Seperti tokoh-tokoh intelektual muslim, seperti Gus Dur dan Gus Mus sudah belajar jurnalistik dalam masa santrinya. Hingga sekarang tulisannya menjadi rujukan inspiratif kehidupan bagi semua kalangan. Media sosial juga menjadi platform strategis. Selain itu, media sosial di era sekarang adalah momentum yang tepat bagi jurnalistik pesantren untuk tampil ke permukaan dengan jangkauan yang tidak terbatas.

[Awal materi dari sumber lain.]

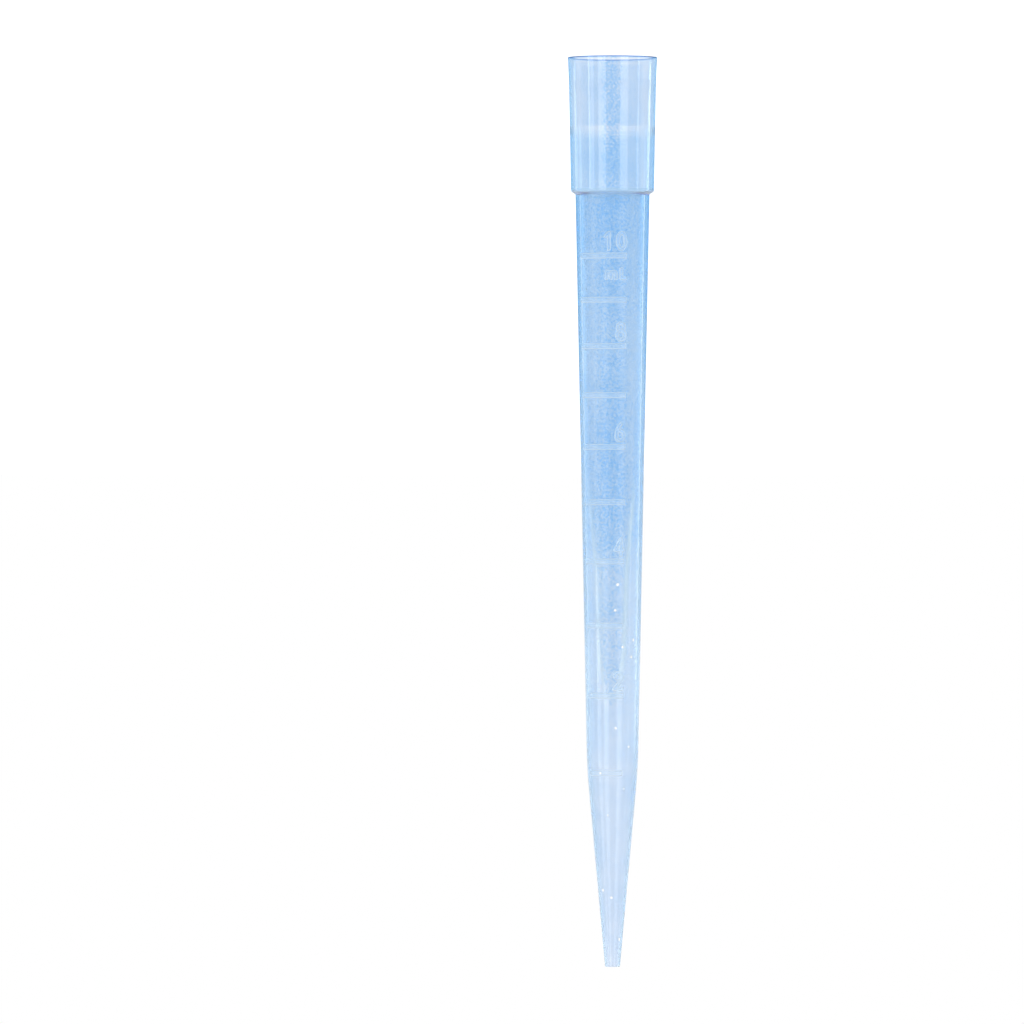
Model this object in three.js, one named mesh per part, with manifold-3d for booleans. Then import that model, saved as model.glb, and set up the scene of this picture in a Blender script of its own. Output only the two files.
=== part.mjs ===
// A graduated 10 ml pipette tip, moulded in one piece from tinted polypropylene.
//
// Millimetres, +Z up. The tip stands on its wide rim with its point up, so the
// rim's face is z = 0 and the axis of the bore is the Z axis.
//
// One closed profile is turned round the axis. Its outer side has a thin collar
// that flares at the rim and grips the pipette's nozzle, a shoulder, a long
// slender body and a steeper point. Its inner side is the outer one set back by
// the wall, with the nozzle's socket and the ledge that stops it. Raised
// graduations, one for each millilitre, stand where the bore holds exactly that
// volume.

import * as THREE from 'three';
import { mergeVertices } from 'three/addons/utils/BufferGeometryUtils.js';
import Module from 'manifold-3d';

// ---------------------------------------------------------------- dimensions

// Lengths along the axis, from the rim to the point.
const flareLength = 4.5; // end of the collar that opens out to the rim
const mouthLength = 15.3; // upper part of the collar, where the nozzle enters
const seatLength = 11.0; // lower part of the collar, where the nozzle seals
const shoulderLength = 0.65; // slope from the collar down to the body
const bodyLength = 112.5;
const pointLength = 38.75;

// Outside diameters.
const rimDiameter = 17.5;
const flareEndDiameter = 17.1;
const seatDiameter = 16.65; // where the mouth ends and the seat begins
const collarEndDiameter = 16.25;
const bodyDiameter = 14.5; // just past the shoulder
const kneeDiameter = 9.93; // where the body turns into the point
const tipDiameter = 2.9;

// Rounded corners, each given by how far its curve reaches from the corner.
const rimRound = 0.12;
const flareRound = 3.2;
const collarRound = 0.2;
const kneeRound = 4.2;
const tipRound = 0.22;

// Walls.
const mouthWall = 0.5;
const seatWall = 0.65;
const bodyWall = 0.9;
const kneeWall = 0.5;
const tipWall = 0.4;

// The socket for the nozzle.
const leadIn = 0.12; // chamfer inside the rim
const seatRamp = 1.6; // length of the cone that narrows the mouth to the seat
const ledgeSetback = 0.35; // distance from the collar's end back to the ledge
const ledgeSlope = 0.85; // length of the sloped ledge, which follows the shoulder

// Graduations: raised bands that cover a part of the way round.
const volumePerMark = 1000; // cubic millimetres, 1 ml
const nominalVolume = 10000; // cubic millimetres, 10 ml
const markWidth = 1.35;
const markRaise = 0.16;
const markDraft = 0.12; // how far each flank leans in from the band's foot
const markRoot = 0.2; // how deep a band is rooted in the wall
const markStartAngle = -114; // degrees round +Z from +X
const markSpanAngle = 90; // degrees

// Fineness of the facets.
const facetsRound = 96;
const facetsPerCorner = 4;

// ------------------------------------------------------------ derived places

const flareEndZ = flareLength;
const seatZ = mouthLength;
const collarEndZ = seatZ + seatLength;
const bodyZ = collarEndZ + shoulderLength;
const kneeZ = bodyZ + bodyLength;
const tipZ = kneeZ + pointLength;
const ledgeZ = collarEndZ - ledgeSetback;

// The outside as straight stretches between corners, each with its wall.
const stations = [
  { z: 0, radius: rimDiameter / 2, wall: mouthWall },
  { z: flareEndZ, radius: flareEndDiameter / 2, wall: mouthWall },
  { z: seatZ, radius: seatDiameter / 2, wall: seatWall },
  { z: collarEndZ, radius: collarEndDiameter / 2, wall: seatWall },
  { z: bodyZ, radius: bodyDiameter / 2, wall: bodyWall },
  { z: kneeZ, radius: kneeDiameter / 2, wall: kneeWall },
  { z: tipZ, radius: tipDiameter / 2, wall: tipWall },
];

function between(low, high, z, key) {
  return THREE.MathUtils.mapLinear(z, low.z, high.z, low[key], high[key]);
}

function outerRadius(z) {
  const high = stations.findIndex((station) => station.z > z);
  const upper = high < 1 ? stations.length - 1 : high;
  return between(stations[upper - 1], stations[upper], z, 'radius');
}

// The bore's corners, from the orifice back to the rim.
function boreCorners() {
  const [rim, flareEnd, seat, collarEnd, body, knee, tip] = stations;
  const rampStartZ = seatZ - seatRamp;
  const ledgeEndZ = ledgeZ + ledgeSlope;
  const seatBore = between(seat, collarEnd, ledgeZ, 'radius') - seatWall;
  return [
    new THREE.Vector2(tip.radius - tip.wall, tip.z),
    new THREE.Vector2(knee.radius - knee.wall, knee.z),
    new THREE.Vector2(body.radius - body.wall, ledgeEndZ),
    new THREE.Vector2(seatBore, ledgeZ),
    new THREE.Vector2(seat.radius - seat.wall, seat.z),
    new THREE.Vector2(outerRadius(rampStartZ) - mouthWall, rampStartZ),
    new THREE.Vector2(flareEnd.radius - mouthWall, flareEnd.z),
    new THREE.Vector2(outerRadius(leadIn) - mouthWall, leadIn),
    new THREE.Vector2(rim.radius - mouthWall + leadIn, rim.z),
  ];
}

// ------------------------------------------------------------------- profile

// Draws straight stretches through the corners and rounds those that have a
// round, by a curve that leaves and meets the stretches at that distance.
function drawRounded(path, corners) {
  corners.forEach((corner, index) => {
    const here = corner.point;
    const before = corners[index - 1];
    const after = corners[index + 1];
    if (!corner.round || !before || !after) {
      path.lineTo(here.x, here.y);
      return;
    }
    const arrive = before.point.clone().sub(here).setLength(corner.round).add(here);
    const leave = after.point.clone().sub(here).setLength(corner.round).add(here);
    path.lineTo(arrive.x, arrive.y);
    path.quadraticCurveTo(here.x, here.y, leave.x, leave.y);
  });
}

function tipProfile(bore) {
  const rimInside = bore[bore.length - 1];
  const orifice = bore[0];
  const rounds = [rimRound, flareRound, 0, collarRound, 0, kneeRound, tipRound];
  const outside = stations.map((station, index) => ({
    point: new THREE.Vector2(station.radius, station.z),
    round: rounds[index],
  }));
  const path = new THREE.Path();
  path.moveTo(rimInside.x, rimInside.y);
  drawRounded(path, [{ point: rimInside }, ...outside, { point: orifice }]);
  bore.slice(1).forEach((corner) => path.lineTo(corner.x, corner.y));
  return withoutRepeats(path.getPoints(facetsPerCorner));
}

// Drops a point that repeats the one before it; the last closes on the first.
function withoutRepeats(points) {
  return points.filter((point, index) => index === 0 || point.distanceTo(points[index - 1]) > 1e-6);
}

// --------------------------------------------------------------- graduations

// The volume of the bore between two of its corners, as a cut cone.
function coneVolume(first, second) {
  const areas = first.x ** 2 + first.x * second.x + second.x ** 2;
  return (Math.PI / 3) * areas * Math.abs(first.y - second.y);
}

// The height at which the bore, filled from the orifice, holds a volume.
// Returns null where the bore between orifice and ledge is too small for it.
function heightHolding(volume, bore) {
  const corners = bore.slice(0, 3);
  let left = volume;
  for (let index = 1; index < corners.length; index += 1) {
    const from = corners[index - 1];
    const to = corners[index];
    const whole = coneVolume(from, to);
    if (left <= whole) {
      // A cut cone's volume grows with the cube of its distance from the apex.
      const slope = (to.x - from.x) / (from.y - to.y);
      const cube = from.x ** 3 + (3 * slope * left) / Math.PI;
      return from.y - (Math.cbrt(cube) - from.x) / slope;
    }
    left -= whole;
  }
  return null;
}

function graduationHeights(bore) {
  const heights = [];
  for (let volume = volumePerMark; volume <= nominalVolume; volume += volumePerMark) {
    const height = heightHolding(volume, bore);
    if (height !== null && height - markWidth > bodyZ) heights.push(height);
  }
  return heights;
}

// A band's section: its foot in the wall, its flanks leaning in to its top.
function markProfile(height) {
  const foot = markWidth / 2;
  const crest = foot - markDraft;
  const at = (offset, raise) => {
    const z = height + offset;
    return new THREE.Vector2(outerRadius(z) + raise, z);
  };
  const section = [
    at(-foot, -markRoot),
    at(-foot, 0),
    at(-crest, markRaise),
    at(crest, markRaise),
    at(foot, 0),
    at(foot, -markRoot),
  ];
  return [...section, section[0].clone()];
}

// -------------------------------------------------------------------- solids

const wasm = await Module();
wasm.setup();

// Turns a closed profile (radius, height) round the Z axis.
function turned(profile) {
  return new THREE.LatheGeometry(profile, facetsRound).rotateX(Math.PI / 2);
}

function toSolid(geometry) {
  const bare = geometry.clone();
  bare.deleteAttribute('normal');
  bare.deleteAttribute('uv');
  const merged = mergeVertices(bare, 1e-5);
  return new wasm.Manifold(
    new wasm.Mesh({
      numProp: 3,
      vertProperties: new Float32Array(merged.attributes.position.array),
      triVerts: new Uint32Array(merged.index.array),
    }),
  );
}

function toGeometry(solid) {
  const mesh = solid.getMesh();
  const geometry = new THREE.BufferGeometry();
  geometry.setAttribute('position', new THREE.BufferAttribute(mesh.vertProperties, 3));
  geometry.setIndex(new THREE.BufferAttribute(mesh.triVerts, 1));
  geometry.computeVertexNormals();
  return geometry;
}

// The wedge of space, from the axis outwards, that the graduations cover.
function markSector() {
  const reach = rimDiameter;
  const start = THREE.MathUtils.degToRad(markStartAngle);
  const end = THREE.MathUtils.degToRad(markStartAngle + markSpanAngle);
  const outline = new THREE.Shape();
  outline.moveTo(0, 0);
  outline.lineTo(reach * Math.cos(start), reach * Math.sin(start));
  outline.absarc(0, 0, reach, start, end, false);
  outline.closePath();
  return toSolid(new THREE.ExtrudeGeometry(outline, { depth: tipZ, bevelEnabled: false }));
}

function buildTip() {
  const bore = boreCorners();
  const sector = markSector();
  const plain = toSolid(turned(tipProfile(bore)));
  return graduationHeights(bore).reduce((tip, height) => {
    const band = toSolid(turned(markProfile(height))).intersect(sector);
    return tip.add(band);
  }, plain);
}

// --------------------------------------------------------------------- model

const polypropylene = new THREE.MeshStandardMaterial({
  color: new THREE.Color(0.64, 0.8, 0.95),
  roughness: 0.35,
  metalness: 0,
  transparent: true,
  opacity: 0.8,
});

const pipetteTip = new THREE.Mesh(toGeometry(buildTip()), polypropylene);
pipetteTip.name = 'pipette_tip';

const group = new THREE.Group();
group.add(pipetteTip);

export default group;
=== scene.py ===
"""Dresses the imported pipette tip: a smooth moulded wall with soft raised graduations
and numerals in blue-tinted polypropylene, on a pale floor under soft studio light.

Shapes are worked out in millimetres and turned into metres when a mesh is made.
The tip stands on its rim, so its point is up; the numerals read the right way up
when the point is down, and the camera is rolled to show it like that.
"""

import math

import bmesh
import bpy
import numpy as np
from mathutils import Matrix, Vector


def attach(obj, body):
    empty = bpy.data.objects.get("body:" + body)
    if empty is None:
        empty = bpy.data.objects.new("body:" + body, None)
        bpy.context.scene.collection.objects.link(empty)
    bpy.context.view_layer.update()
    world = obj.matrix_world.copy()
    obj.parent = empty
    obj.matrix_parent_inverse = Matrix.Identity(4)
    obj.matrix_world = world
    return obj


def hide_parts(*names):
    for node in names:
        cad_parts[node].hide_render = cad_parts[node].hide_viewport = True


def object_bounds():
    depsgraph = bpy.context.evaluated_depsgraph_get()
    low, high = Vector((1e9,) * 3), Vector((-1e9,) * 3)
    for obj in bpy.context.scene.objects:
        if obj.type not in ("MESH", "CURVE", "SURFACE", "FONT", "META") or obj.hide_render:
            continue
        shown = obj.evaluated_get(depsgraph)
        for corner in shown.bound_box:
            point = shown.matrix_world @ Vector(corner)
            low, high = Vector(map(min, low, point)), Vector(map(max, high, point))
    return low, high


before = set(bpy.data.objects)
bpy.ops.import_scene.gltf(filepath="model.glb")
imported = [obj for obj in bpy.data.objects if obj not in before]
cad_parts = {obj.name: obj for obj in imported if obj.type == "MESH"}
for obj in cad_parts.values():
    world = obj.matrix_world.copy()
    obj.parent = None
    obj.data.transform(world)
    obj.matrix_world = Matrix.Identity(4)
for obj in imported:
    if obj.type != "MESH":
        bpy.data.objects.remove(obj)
cad_low, cad_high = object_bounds()

MM = 0.001
NODE = "pipette_tip"
LENGTH = (cad_high.z - cad_low.z) / MM
WHITE = (1.0, 1.0, 1.0)


# ---------------------------------------------------------------- camera

# In metres, apart from the sensor's width, which is in millimetres.
CAMERA_DISTANCE = 1.8
CAMERA_ASIDE = 0.0197
FRAME_HEIGHT = 0.2007  # how much of the tip's plane the picture shows from top to bottom
SENSOR = 36.0


def add_camera():
    """Level with the tip's middle and rolled upside down, so the point is down."""
    data = bpy.data.cameras.new("camera")
    data.sensor_width = SENSOR
    data.lens = SENSOR * CAMERA_DISTANCE / FRAME_HEIGHT
    camera = bpy.data.objects.new("camera", data)
    camera.location = (CAMERA_ASIDE, -CAMERA_DISTANCE, (cad_low.z + cad_high.z) / 2)
    camera.rotation_euler = (-math.pi / 2, 0, math.pi)
    bpy.context.scene.collection.objects.link(camera)
    bpy.context.scene.camera = camera


# ------------------------------------------------------------- reading the frame

MARK_WIDTH = 1.35  # of a graduation, along the tip
MARK_RAISE = 0.16
WELD_DISTANCE = 1e-6  # metres
ON_PLANE = 1e-3  # how near to x = 0 the section's points lie
LEDGE = (25.95, 26.8)  # where the ledge inside the collar starts and ends
SHOULDER = (26.3, 26.95)  # the same for the shoulder outside; the ledge is drawn level with it
LEDGE_MARGIN = 0.1


def welded(node):
    """The node's mesh in millimetres, with its split corners joined."""
    shape = bmesh.new()
    shape.from_mesh(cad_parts[node].data)
    bmesh.ops.remove_doubles(shape, verts=shape.verts, dist=WELD_DISTANCE)
    for vert in shape.verts:
        vert.co /= MM
    return shape


def section_loop(shape):
    """The wall's section behind the axis, as (radius, z) points in order round it.

    It starts inside the rim, climbs the outside to the point and comes back
    down the bore.
    """
    behind = [v for v in shape.verts if abs(v.co.x) < ON_PLANE and v.co.y > 0]
    here = min(behind, key=lambda v: (v.co.z, v.co.y))
    cut = set(behind)
    loop = [here]
    while True:
        beside = [e.other_vert(here) for e in here.link_edges]
        beside = [v for v in beside if v in cut and v not in loop]
        if not beside:
            break
        here = max(beside, key=lambda v: v.co.y) if len(loop) == 1 else beside[0]
        loop.append(here)
    return np.array([(v.co.y, v.co.z) for v in loop])


def move_ledge(bore):
    """Sets the ledge inside the collar level with the shoulder outside."""
    low, high = LEDGE[0] - LEDGE_MARGIN, LEDGE[1] + LEDGE_MARGIN
    ledge = (bore[:, 1] > low) & (bore[:, 1] < high)
    bore[ledge, 1] = np.interp(bore[ledge, 1], LEDGE, SHOULDER)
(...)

Santri jangan hanya membekali diri dengan ilmu agama saja, namun harus mengasah berbagai keterampilan. Salah santunya adalah keterampilan jurnalistik. Memanfaatkan perkembangn media sosial dan gadget untuk membangun hal-hal positif. Beberapa pesantren telah memiliki media, baik cetak maupun elektronik. Potensi ini hendaknya bisa di optimalkan untuk semakin mengukuhkan peran pesantren dalam mewarnai media. Maka dari itu, pesantren melalui keterampilan literasi yang diterapkan kepada santrinya dapat dioptimalkan seperti sebagai media dakwah di media sosial.
Oleh karena itu, peran pesantren perlu didukung, diwadahi, dan ditingkatkan, sebab potensinya dalam menopang karakter bangsa dan juga kemampuanya dalam menyesuaikan diri dan menghadapi tantangan dan tuntutan globalisasi. Pesantren bertransformasi menjadi kekuatan dalam berkontribusi guna memperkuat karakter bangsa dan menopang tetap kukuhnya Negara Kesatuan Republik Indonesia. Di sini peran strategis pesantren menjadi sangat relevan bagi kemajuan bangsa Indonesia ke depan. Semoga!